ABSTRACT

It is entirely uncontroversial, writing in the spring of 2016, to state that stop and search as currently practiced in England and Wales presents challenges for public trust in the police and the legitimacy the service can command. Whether one thinks about recent events, such as the Mark Duggan case and the 2011 riots, or on a much longer time frame stretching back to the ‘sus’ laws and the 1981 Brixton riots (Scarman 1981) and beyond (Hall et al. 1978), the idea that stop and search can undermine the legitimacy of the police is well-evidenced, indeed almost self-evident. I certainly do not wish to resile from such a position here. As described in Chapter 7, and in many other places besides (e.g. Bradford et al. 2009; Brunson and Miller 2006; Carr et al. 2007; Delsol and Shiner 2006; Fitzgerald et al. 2002; Miller et al. 2000; Sharp and Atherton 2007), stop/search activity does undermine public trust and police legitimacy, at least among those who experience such encounters and possibly more widely, as vicarious experience of police activity (Rosenbaum et al. 2005) spreads out among families, friendship networks and communities.
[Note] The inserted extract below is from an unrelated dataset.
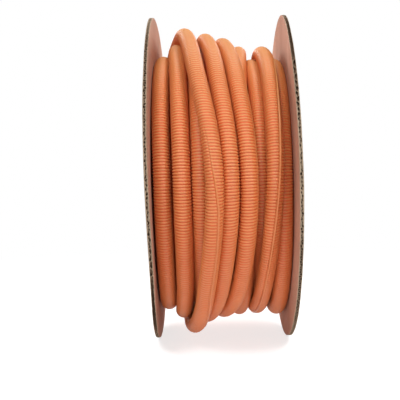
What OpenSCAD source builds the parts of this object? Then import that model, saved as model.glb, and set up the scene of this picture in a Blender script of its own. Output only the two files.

What has often been missing from discussions of these issues, however, is elucidation of a detailed understanding of how police stops affect and are affected by legitimacy and processes of legitimation at both the conceptual level and at the level of beliefs and practices embedded in everyday life. Too often overly simplistic formulae (such as more stop and search equals less legitimacy) have obscured important questions concerning why, for example, police continue to use the tactic in the face of the problems it seems to create (Bradford and Loader 2016), or why public support for stop and search, at least in a general sense, remains relatively high (Fitzgerald 1999, although see also Stone and Pettigrew 2000). Moreover, few studies have used a robust definition of legitimacy (see Jackson et al. 2012, Mazerolle et al. 2012 and Van Damme 2015 for exceptions), or considered the importance of countercurrents in public opinion which express rather different views on this element of police practice. Some members of the public, for example, are likely to respond positively to evidence of ‘aggressive’ policing aimed at ‘criminals’ and the socially undesirable (Harkin 2014). The importance of a broad level of public support for visible, proactive policing that engages in ‘the fight against crime’ should not be underestimated.